The Bertram 61 combines the best of the past with the technology of the future and delivers a boat that is not only a fishing machine but a comfortable cruiser that the whole family will enjoy. Judging by the team it has put together and the success of the new 61 — as of press time five have been sold — Bertram is back and, I suspect, here to stay.
Standard of Control
Palm Beach controls are a hallmark of modern battlewagons. Not only do they look good — a center pod of highly varnished teak contrasts with a polished stainless wheel and controls on each side — but they make it far easier to handle the boat, especially when backing down.

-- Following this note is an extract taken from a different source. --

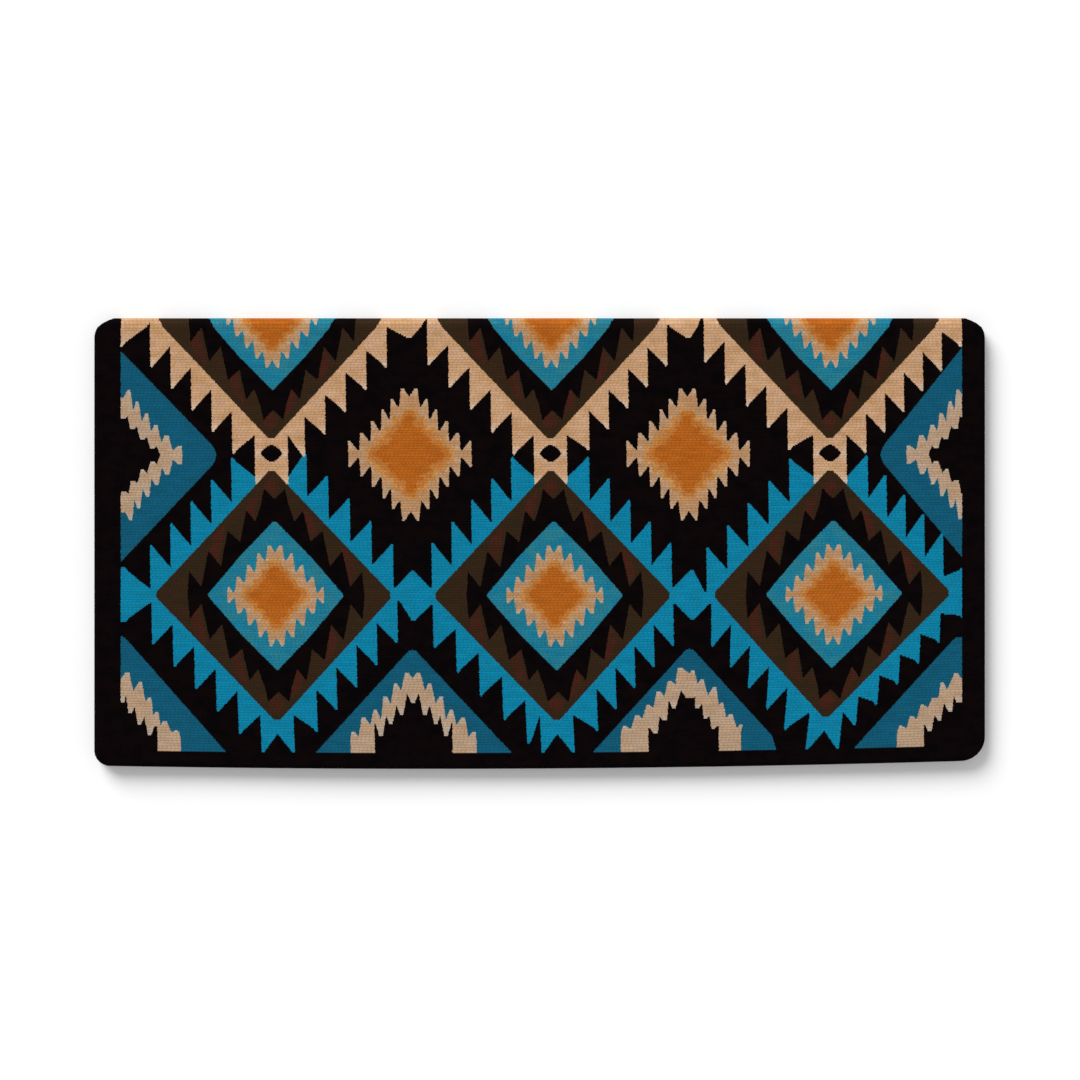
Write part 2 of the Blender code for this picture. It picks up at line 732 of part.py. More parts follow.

Who designed this setup and why is it called Palm Beach controls? The name, like many aspects of modern sportfishing, points to the Rybovich yard in Palm Beach. I surveyed some knowledgeable sportfishing professionals who agreed that the origin of such controls was likely the Rybovich brothers. Seeking further verification, I spoke to Bill Knowles, an 83-year-old boat captain with close ties to Rybovich. Knowles was friends with both Johnny and Tommy Rybovich and confirmed that Palm Beach controls were invented at the Rybovich yard in the late 1940s or early ’50s.
Tommy’s experience with aircraft in World War II gave him the idea. When he returned to the family yard, he and Johnny configured the center pod, a smaller wheel sans spokes and single levers into what is now known as Palm Beach controls. Originally, the controls were connected to cables in sheathes with the shifters and throttles attached at different points along the fulcrum of the lever arms. Modern hydraulics and electronics are now interfaced to Palm Beach controls in lieu of cables, but they perform the same way.
Other notable features the Rybovich brothers popularized or invented were smaller automotive style wheels — previously wheels were larger and had spokes like on sailing vessels — aluminum outriggers instead of bamboo, the fighting chair, transom doors (tricky on wooden boats) and the trolling valve.